Une technologie qui émerge sur le tard
S’ils sont aujourd’hui à la mode, les containers existent en fait depuis la fin des années 70… du siècle dernier. Ils sont apparus précisément en 1979 avec la version 7 d’Unix et le système «chroot» qui permet de changer le répertoire racine d’un processus de la machine hôte. Le point est rapidement adopté et devient intégré à BSD en 1982. Ils connaissent ensuite une longue période de dormance pour se réveiller au début de ce siècle avec l’introduction des partitions «jails» dans Free BSD. Cet outil est ensuite amélioré tout d’abord avec Linux vServer qui permettait le partitionnement des ressources puis avec OpenVZ en 2005. L’année précédente, les jails ont été combinés avec des séparations de flux dans les containers de Solaris de Sun Microsystems. En 2006 s’y sont ajoutés les groupes de contrôles qui autorisent la prise en charge et l’isolation de l’usage des ressources comme le processeur et la mémoire.
Les containers prennent en grande partie leur forme actuelle en 2008 avec les LXC, première mouture stable et complète de containers pouvant fonctionner sur le kernel Linux sans patch.
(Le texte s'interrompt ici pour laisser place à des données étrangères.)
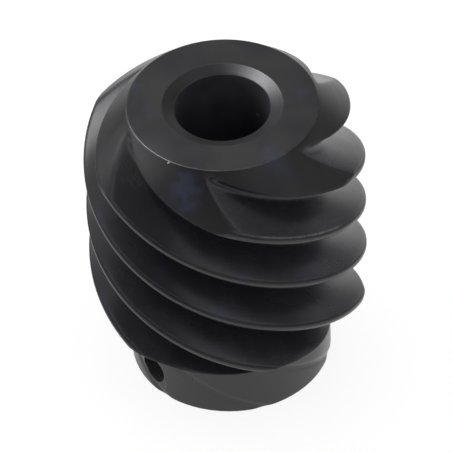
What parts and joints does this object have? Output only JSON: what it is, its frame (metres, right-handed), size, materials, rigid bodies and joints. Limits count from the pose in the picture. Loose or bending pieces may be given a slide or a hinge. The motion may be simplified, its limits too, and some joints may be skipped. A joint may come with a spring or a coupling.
{
  "type": "worm screw",
  "caption": "Left-handed multi-start worm screw with a through bore, cone-cut thread ends and a plain hub with a radial pin hole.",
  "frame": {"origin": "centre of the bounding box's bottom face, on the bore axis in the hub's end face", "axes": "+Z along the bore axis, from the hub end to the thread end; -Y towards the radial pin hole"},
  "size_m": [0.044, 0.044, 0.052],
  "materials": {
    "blued_steel": "black oxide over fine turning and milling marks, satin, worn lighter on the edges"
  },
  "bodies": {
    "root": {"worm_screw": "blued_steel"}
  },
  "joints": []
}
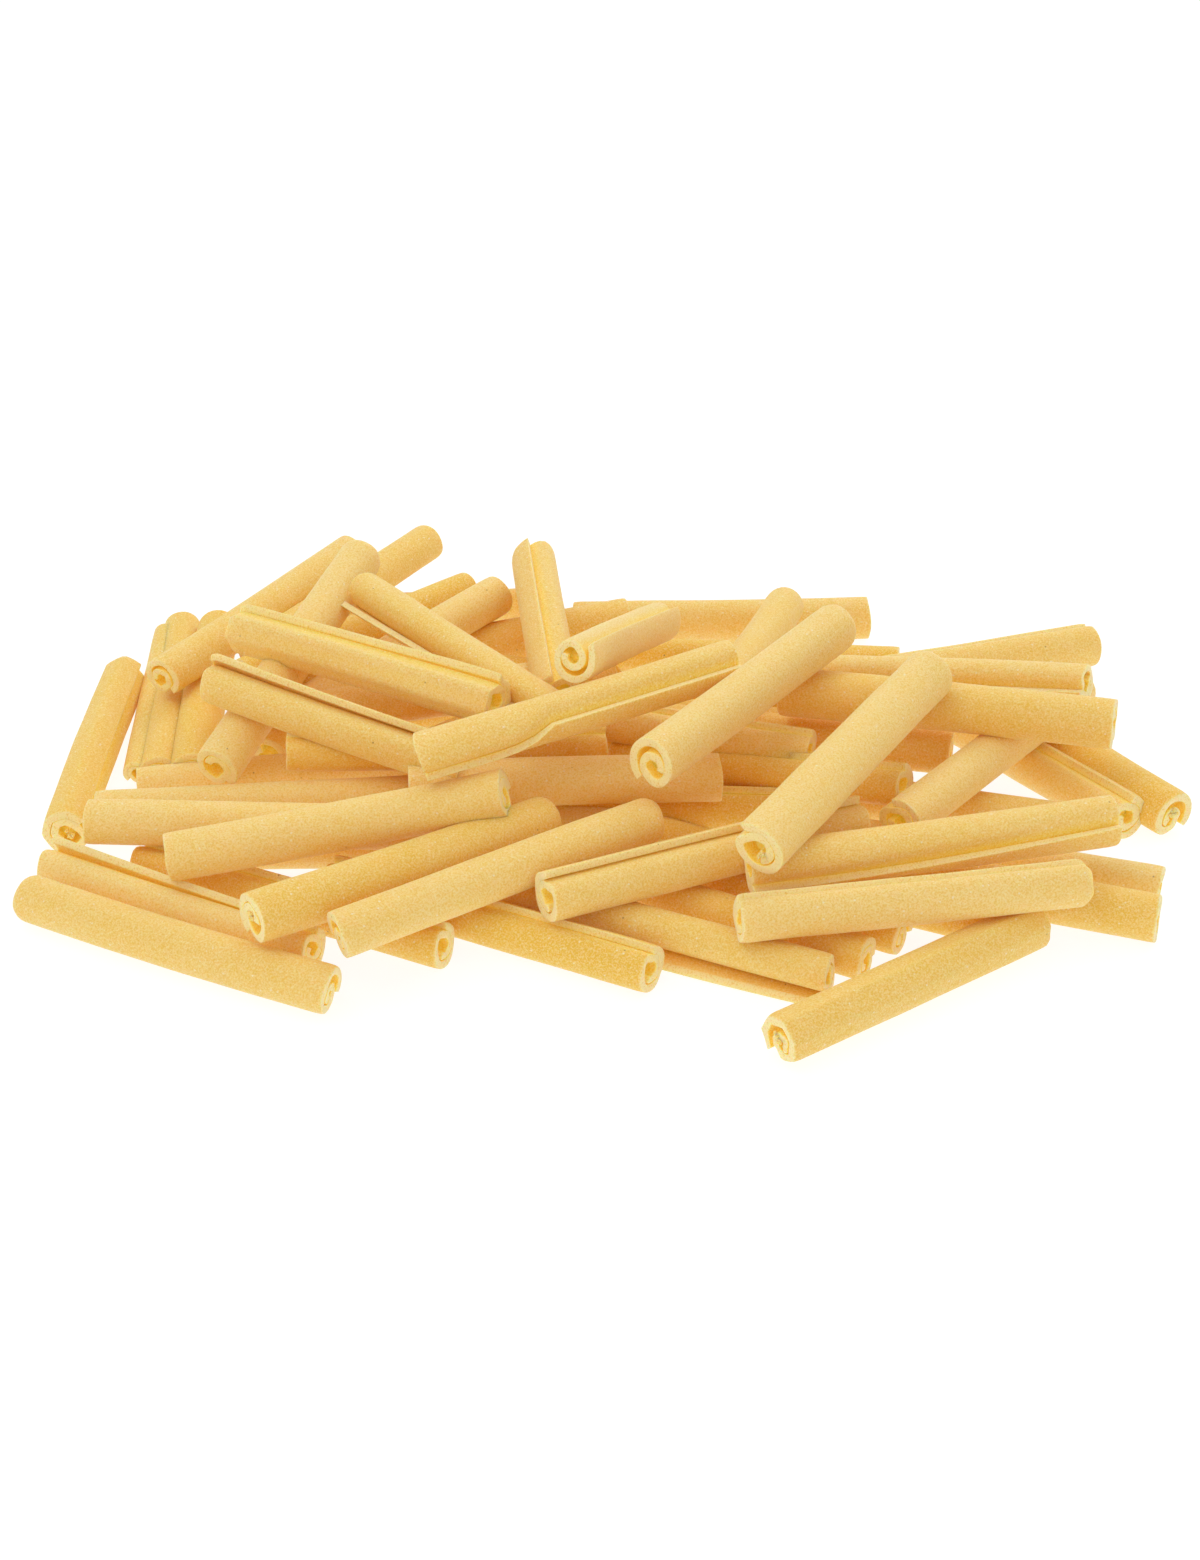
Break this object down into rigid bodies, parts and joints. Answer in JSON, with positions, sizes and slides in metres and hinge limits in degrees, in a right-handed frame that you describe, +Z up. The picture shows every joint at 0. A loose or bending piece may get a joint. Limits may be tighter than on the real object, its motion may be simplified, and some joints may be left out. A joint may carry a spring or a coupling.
{
  "type": "pasta al ceppo",
  "caption": "Loose heap of dry rolled pasta sticks lying crossed over each other, joined as one part with a flat underside.",
  "frame": {"origin": "middle of the heap's footprint, on the table it lies on", "axes": "+X to the right along the heap's long side, -Y towards the front, +Z up"},
  "size_m": [0.1838, 0.1536, 0.0344],
  "materials": {
    "semolina": "matte, fine sandy grain"
  },
  "bodies": {
    "root": {"pasta_heap": "semolina"}
  },
  "joints": []
}
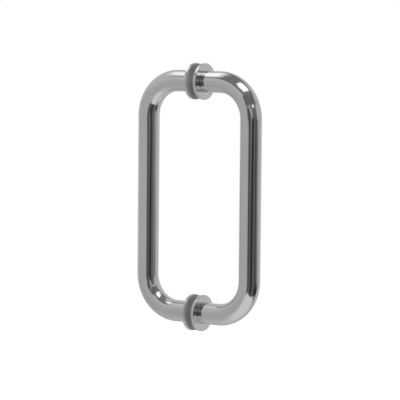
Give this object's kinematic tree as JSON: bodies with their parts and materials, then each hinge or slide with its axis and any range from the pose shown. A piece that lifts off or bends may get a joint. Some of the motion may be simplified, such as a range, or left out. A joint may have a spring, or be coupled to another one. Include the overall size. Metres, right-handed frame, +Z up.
{
  "type": "glass door pull handle",
  "caption": "Back-to-back tubular pull handle for a glass door: bent chromed tubes with round washers and soft gaskets at their feet, joined through the glass by studs.",
  "frame": {"origin": "middle of the glass door's thickness, midway between the two holes in the door", "axes": "+Z up along the grips, +X through the door towards the outer pull, +Y along the face of the door"},
  "size_m": [0.1264, 0.032, 0.235],
  "materials": {
    "polished_chrome": "mirror-polished chrome plate on brass tube",
    "washer_chrome": "turned and polished chrome plate",
    "clear_vinyl": "clear soft vinyl",
    "turned_brass": "bare turned brass",
    "zinc_plated_steel": "bright zinc plate",
    "natural_nylon": "natural nylon, slightly milky",
    "black_steel": "black oxide"
  },
  "bodies": {
    "root": {"outer_pull": "polished_chrome", "inner_pull": "polished_chrome", "outer_top_washer": "washer_chrome", "outer_bottom_washer": "washer_chrome", "inner_top_washer": "washer_chrome", "inner_bottom_washer": "washer_chrome", "outer_top_gasket": "clear_vinyl", "outer_bottom_gasket": "clear_vinyl", "inner_top_gasket": "clear_vinyl", "inner_bottom_gasket": "clear_vinyl", "outer_top_insert": "turned_brass", "outer_bottom_insert": "turned_brass", "inner_top_insert": "turned_brass", "inner_bottom_insert": "turned_brass", "top_stud": "zinc_plated_steel", "bottom_stud": "zinc_plated_steel", "top_sleeve": "natural_nylon", "bottom_sleeve": "natural_nylon", "top_set_screw": "black_steel", "bottom_set_screw": "black_steel"}
  },
  "joints": []
}
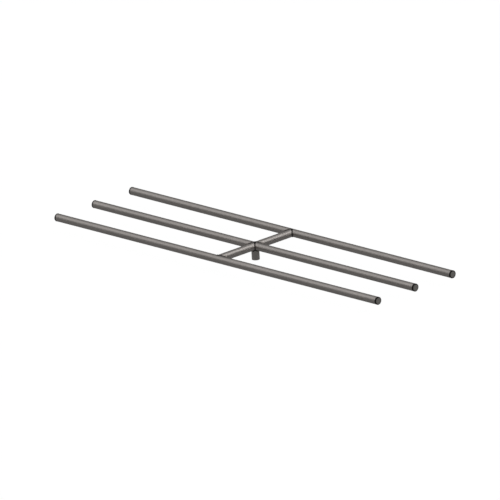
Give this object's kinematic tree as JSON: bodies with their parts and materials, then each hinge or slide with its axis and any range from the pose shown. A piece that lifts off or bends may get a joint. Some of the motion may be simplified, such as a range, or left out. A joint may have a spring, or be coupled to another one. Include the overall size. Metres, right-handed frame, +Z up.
{
  "type": "linear gas burner assembly",
  "caption": "Welded stainless pipe gas burner: long parallel ported rails, a crossbar through their middles, and a threaded inlet nipple under the crossing.",
  "frame": {"origin": "centre of the lower end face of the inlet nipple, which is also the centre of the bounding box's underside", "axes": "+X along the rails, +Y across them from the front rail to the rear rail, +Z up the nipple to the pipes"},
  "size_m": [1.2192, 0.2976, 0.0491],
  "materials": {
    "pipe_stainless": "mill-finish drawn pipe, satin, faint lengthwise grain",
    "nipple_stainless": "satin outside, cut thread inside",
    "cap_stainless": "satin, sawn and dressed face",
    "weld_bead": "weld metal under near-black heat scale, with fine ripples",
    "jet_brass": "machined"
  },
  "bodies": {
    "root": {"front_rail": "pipe_stainless", "centre_rail": "pipe_stainless", "rear_rail": "pipe_stainless", "front_crossbar": "pipe_stainless", "rear_crossbar": "pipe_stainless", "inlet_nipple": "nipple_stainless", "end_cap_front_left": "cap_stainless", "end_cap_front_right": "cap_stainless", "end_cap_centre_left": "cap_stainless", "end_cap_centre_right": "cap_stainless", "end_cap_rear_left": "cap_stainless", "end_cap_rear_right": "cap_stainless", "front_tee_weld": "weld_bead", "rear_tee_weld": "weld_bead", "cross_front_weld": "weld_bead", "cross_rear_weld": "weld_bead", "inlet_weld": "weld_bead", "cap_weld_front_left": "weld_bead", "cap_weld_front_right": "weld_bead", "cap_weld_centre_left": "weld_bead", "cap_weld_centre_right": "weld_bead", "cap_weld_rear_left": "weld_bead", "cap_weld_rear_right": "weld_bead", "gas_orifice": "jet_brass"}
  },
  "joints": []
}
Sur ces containers se sont développés en 2011 les containers de Warden, puis en 2013, ceux de Docker. L’apparition de Docker a changé la destinée des containers en apportant un nouveau souffle à cette technologie. Docker se fonde sur deux piliers : les containers LXC et les «libcontainers». Les libcontainers sont une évolution du système lmctfy (Let me contain that for you), une version open source des containers de Google, où les applications créent et gèrent directement les sous-containers. Docker y ajoutait une interface utilisateur agréable et plus facile d’accès. Docker a connu alors un développement record avec 100 millions de téléchargement en une année. À côté de Docker, d’autres technologies sont apparues pour améliorer les containers comme rkt qui essayait de résoudre des problèmes de la technologie Docker avec l’implémentation d’une sécurité plus rigoureuse et des prérequis de production. La création de la CNCF (Cloud Native Computing Foundation) a donné un cadre encore plus large pour le développement de la technologie avec son rassemblement de développeurs, d’industriels et d’entreprises.
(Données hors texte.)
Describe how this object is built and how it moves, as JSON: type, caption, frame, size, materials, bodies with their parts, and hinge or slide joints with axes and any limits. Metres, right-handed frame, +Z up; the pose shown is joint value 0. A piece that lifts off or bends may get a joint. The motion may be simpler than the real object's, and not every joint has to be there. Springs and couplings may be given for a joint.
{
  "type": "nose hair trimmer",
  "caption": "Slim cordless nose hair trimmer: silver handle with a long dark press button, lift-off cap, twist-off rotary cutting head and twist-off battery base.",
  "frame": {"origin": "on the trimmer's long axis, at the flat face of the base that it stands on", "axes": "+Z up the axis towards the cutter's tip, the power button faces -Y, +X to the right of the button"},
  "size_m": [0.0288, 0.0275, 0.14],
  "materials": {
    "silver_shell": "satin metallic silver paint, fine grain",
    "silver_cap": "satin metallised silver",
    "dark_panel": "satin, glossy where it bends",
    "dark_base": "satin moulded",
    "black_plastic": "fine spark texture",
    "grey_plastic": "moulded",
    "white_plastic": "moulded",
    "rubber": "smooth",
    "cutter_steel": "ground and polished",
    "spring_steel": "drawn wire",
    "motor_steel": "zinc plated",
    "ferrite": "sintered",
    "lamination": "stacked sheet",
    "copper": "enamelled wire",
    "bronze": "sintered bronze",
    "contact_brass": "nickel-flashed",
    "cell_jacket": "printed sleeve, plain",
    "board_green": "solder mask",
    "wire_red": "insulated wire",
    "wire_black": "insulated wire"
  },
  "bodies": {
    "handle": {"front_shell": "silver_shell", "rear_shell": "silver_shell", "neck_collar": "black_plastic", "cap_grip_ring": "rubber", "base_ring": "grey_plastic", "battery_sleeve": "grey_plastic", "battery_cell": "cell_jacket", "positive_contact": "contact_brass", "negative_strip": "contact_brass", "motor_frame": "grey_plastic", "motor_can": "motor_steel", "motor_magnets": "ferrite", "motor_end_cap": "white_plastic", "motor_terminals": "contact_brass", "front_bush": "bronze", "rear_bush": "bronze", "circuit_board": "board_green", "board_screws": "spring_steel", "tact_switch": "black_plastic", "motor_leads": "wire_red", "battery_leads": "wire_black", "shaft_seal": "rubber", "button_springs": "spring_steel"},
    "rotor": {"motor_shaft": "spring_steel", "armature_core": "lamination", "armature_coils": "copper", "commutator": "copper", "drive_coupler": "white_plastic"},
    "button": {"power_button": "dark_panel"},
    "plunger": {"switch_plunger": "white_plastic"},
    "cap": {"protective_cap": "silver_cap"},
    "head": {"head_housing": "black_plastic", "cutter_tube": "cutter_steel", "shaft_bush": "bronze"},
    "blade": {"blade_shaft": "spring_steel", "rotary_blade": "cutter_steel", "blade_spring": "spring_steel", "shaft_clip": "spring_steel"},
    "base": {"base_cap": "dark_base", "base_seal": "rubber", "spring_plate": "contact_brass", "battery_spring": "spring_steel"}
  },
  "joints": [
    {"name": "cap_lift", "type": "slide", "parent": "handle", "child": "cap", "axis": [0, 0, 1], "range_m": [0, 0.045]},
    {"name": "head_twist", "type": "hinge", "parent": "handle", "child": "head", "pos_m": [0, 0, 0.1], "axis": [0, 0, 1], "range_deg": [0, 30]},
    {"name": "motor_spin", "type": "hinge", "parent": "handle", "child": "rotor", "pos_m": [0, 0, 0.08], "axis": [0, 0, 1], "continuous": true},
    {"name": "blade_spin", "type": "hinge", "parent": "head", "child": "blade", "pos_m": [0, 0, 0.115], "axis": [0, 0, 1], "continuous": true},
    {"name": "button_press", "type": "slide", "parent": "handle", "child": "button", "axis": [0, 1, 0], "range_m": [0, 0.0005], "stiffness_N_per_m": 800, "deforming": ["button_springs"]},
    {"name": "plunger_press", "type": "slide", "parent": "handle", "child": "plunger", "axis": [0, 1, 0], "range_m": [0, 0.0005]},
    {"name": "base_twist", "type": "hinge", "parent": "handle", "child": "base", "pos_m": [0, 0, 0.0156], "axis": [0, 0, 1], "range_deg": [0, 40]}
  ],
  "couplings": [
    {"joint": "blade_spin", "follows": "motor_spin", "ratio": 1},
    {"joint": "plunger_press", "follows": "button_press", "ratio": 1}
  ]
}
En 2016, Microsoft se rallie, lui aussi, aux containers Linux et autorise les containers sur Windows qui aboutira aux Process et Hyper-v Container. Il est à noter que Microsoft, dès lors, a gagné en influence dans l’écosystème des containers.
Depuis, la technologie des containers a connu différents ajouts importants comme Kubernetes, issu du projet Borg de chez Google, Flannel, une couche de virtualisation des réseaux dans les environnements containers d’OpenShift de RedHat, ou Calico.
La technologie évolue encore très rapidement avec des changements notables comme l’apparition de nouveaux runtimes à la place de celui de Docker comme containerd ou CRI-O ou ouvrant la voie vers le serverless avec la plate-forme de Knative ou celle de Fauna (base de données NoSQL serverless). On se dirige aussi vers une nouvelle couche d’abstraction pour distribuer la gestion des tâches sur différents nœuds du cluster pouvant être distribués sur plusieurs infrastructures. Loft Labs propose maintenant une technologie de virtualisation des clusters Kubernetes, les vClusters qui permettent de partager les ressources à partir d’un seul cluster Kubernetes et de consolider ainsi les tâches.
Hardis, ça CaaS mais ça passe !
Hardis, éditeur de solutions pour la logistique mais aussi prestataire de services pour la transformation numérique des entreprises, a renouvelé son offre en passant au CaaS (Container as a service). Grégory Grimonprez explique : « Nous ne proposons plus une infrastructure ou des machines virtuelles mais une plate-forme qui fournit des applications containerisées sur une plate-forme d’hébergement sans avoir à passer par notre service. » Il ajoute : « c’est pour nous une façon différente de livrer nos services mais pas vraiment une révolution. » Pour l’instant Hardis travaille à rendre sa solution disponible pour les environnements en cloud hybride et sur les opérations d’orchestration. La solution fonctionne sur la base de la distribution Karbon de Nutanix.
BSO accompagne les entreprises dans leurs déploiements
Kubernetes Alexandre Legris, directeur de l’offre de services managés en Cloud et hébergement chez BSO, le voit bien avec les retours de ses prospects et clients. Beaucoup achètent la promesse de Kubernetes mais ne sont pas vraiment conscients de la complexité et de la difficulté de l’opération. BSO a donc mis au point un framework, une méthodologie pour accompagner les clients dans cette période délicate. La démarche démarre par un audit pour se rendre compte du niveau technique et de l’appréhension par rapport au niveau de maturité sur les déploiements. BSO accompagne ses clients ensuite dans leur transformation des applications avec une orientation des choix pour augmenter «la citoyenneté des applications» pour les environnements en containers. «Nous les orientons vers des choix que l’on sait fonctionnels», précise le directeur de BSO.